= Friends of Mongolia =

Friends of Mongolia (FOM) is a US-registered, 501(c)(3) tax-exempt non-profit organization registered in Mongolia and the United States. Friends of Mongolia is organized and operated exclusively for charitable, educational, and developmental purposes. Friends of Mongolia exists to develop partnerships with the people of Mongolia in furtherance of cultural exchange and human development. It is affiliated with the National Peace Corps Association, but membership is open to anyone with an interest in Mongolia.

==History==
Friends of Mongolia was established in 1999 by returned Peace Corps volunteers who had served in Mongolia.

==Governance==
Friends of Mongolia's operations are overseen by a board of directors who are elected for three-year terms and managed by officers (two Co-coordinators, Treasurer, Communications Coordinator, and Membership Coordinator) who are elected annually. A Mongolia Country Representative and Deputy Country Representative are appointed by the board to oversee activities in Mongolia.

==Programs==
===FOM Scholarship Program===
The FOM Scholarship was established in 2006, with the aim of assisting young male students from rural communities with high academic potential and financial need to attend post-secondary institutions across Mongolia. The program specifically stipulated that all applicants be male and living outside of Ulaanbaatar, Mongolia's capital city. The reason for this unique requirement was what is referred to as "Mongolia's reverse gender gap." Often rural males are left behind in education because of social and economic demands in the countryside. In fact, according to the National Statistics on Gender in Mongolia, in 2005 only 39% of students enrolled in institutions of higher education were male. Successful applicants were awarded one-year full-tuition scholarships.

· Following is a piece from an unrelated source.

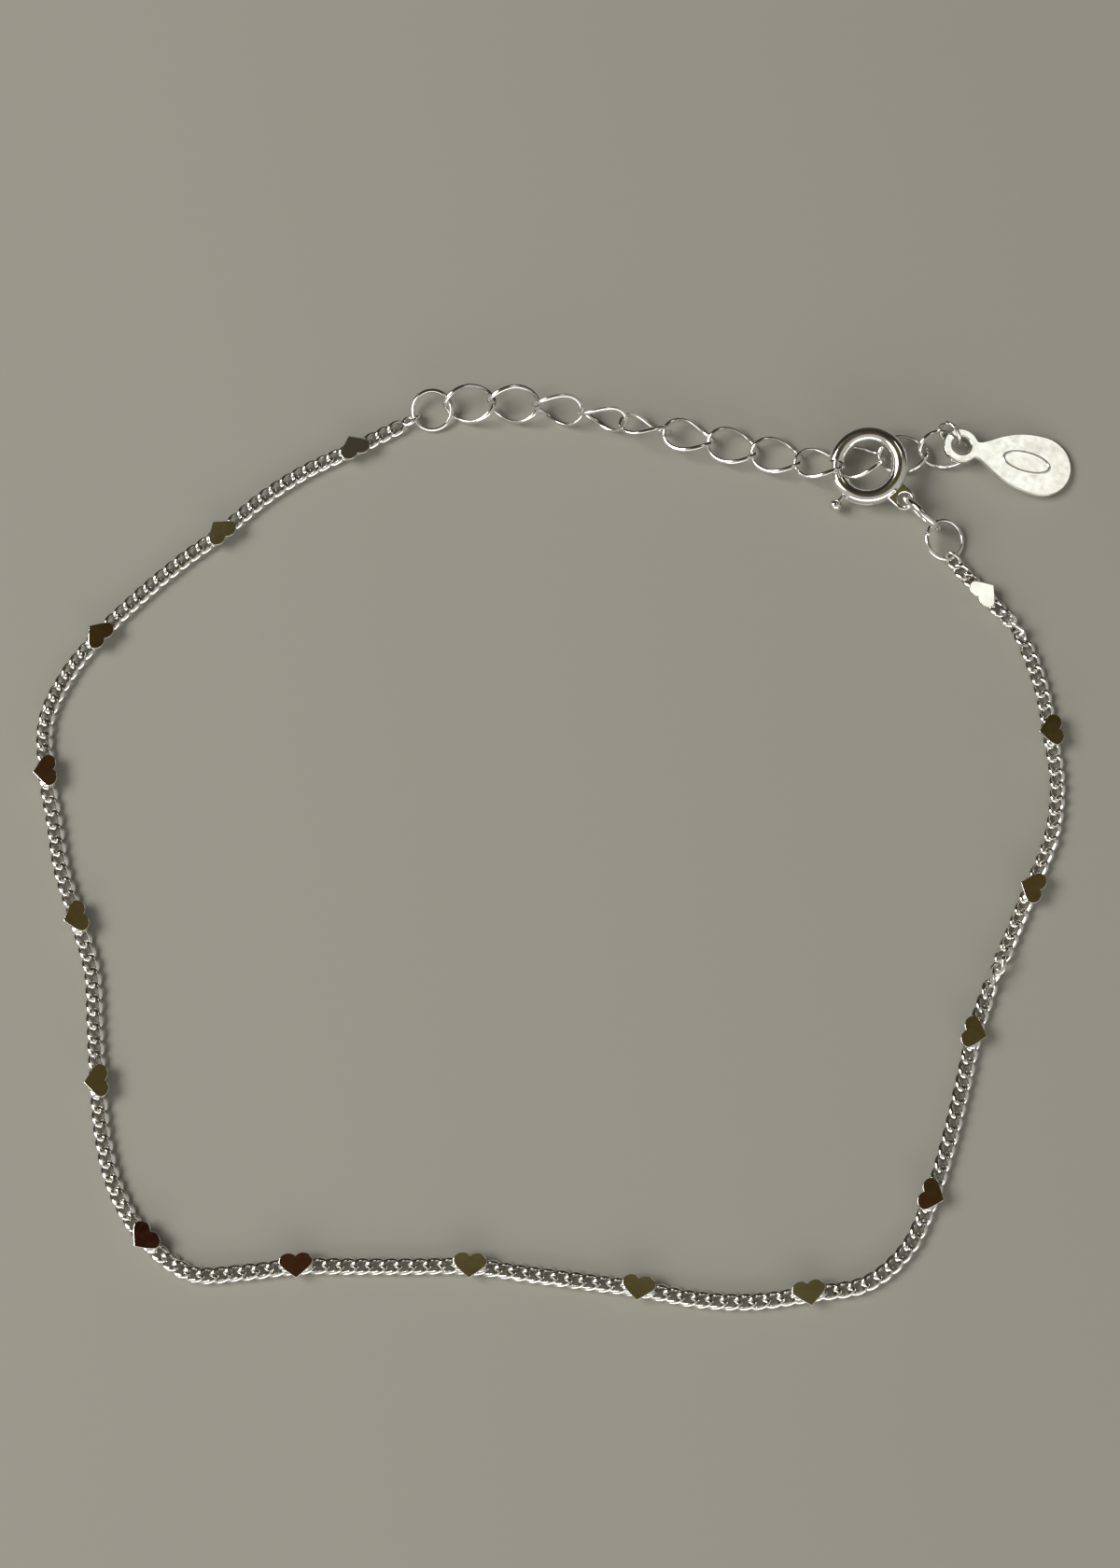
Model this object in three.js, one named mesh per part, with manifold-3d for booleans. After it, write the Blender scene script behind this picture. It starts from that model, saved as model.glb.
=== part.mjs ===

===Matthew Girvin Scholarship Fund===
In 2006 FOM began working with Inland Northwest Community Foundation, UNICEF and the Mongolian Youth Development Foundation (MYDF) to help facilitate the distribution of the Matthew Girvin Scholarship Fund. This fund 'was created in memory of Matthew Girvin, a UNICEF program officer stationed in Mongolia who was killed in a helicopter crash in January 2001, to support highly qualified secondary school graduates from low-income families in the rural areas of Mongolia to study at some of the best state institutions of higher learning within Mongolia.

===FOM Grant Program===
The Friends of Mongolia Community Development Grant program is inspired by the Small Project Assistance (SPA) grant familiar to all PCVs, and provides financing for small community-based projects in Mongolia and the United States that further education, cultural exchange, and community development between both countries. Community projects generally do not attract the kind of funding on offer from large multi-lateral or bi-lateral donors, and modest community-based programs struggle to find appropriate funding to support their program goals. The FOM Community Development Grant program is intended to address these issues. FOM Community Development Grants can be as little as a few hundred dollars and do not generally exceed $2,500.

FOM Community Development Grants are community initiated and implemented. Each proposal should demonstrate community-based support for a project through a minimum 25% local in-kind contribution of labor and materials in the overall budget of the project.

Proposals are accepted on a rolling basis, and each proposal is reviewed by a committee made up of FOM Members using a standard scoring method. Final funding approval for proposals is made based on review committee recommendations and the availability of funds.

==Current Management==
Friends of Mongolia (FOM) is proud to announce its new team to take forward the vision and of supporting education scholarships, promoting cultural exchange, and preparing youth for meaningful employment.
William G. Federer, Director, Strategy and Public Engagement (USA)
Undram Nyamaa, Finance Manager, Treasurer (USA)
Oyungerel, Administration Officer, (Mongolia)
Alice Chang, Communication Officer (USA)
Davakhu Baasandorj, Communication Officer (Mongolia)
Byambabat Munkhtogoo, Public Engagement Officer (Mongolia)
Namuun Otgonbat, Public Engagement Officer (USA)
Enkhjin Delgertsetseg, Public Engagement Officer (USA)

==Logo==
The Friends of Mongolia logo depicts a Mongolian ger or yurt accompanied by traditional Mongolian script which spells 'Friend'.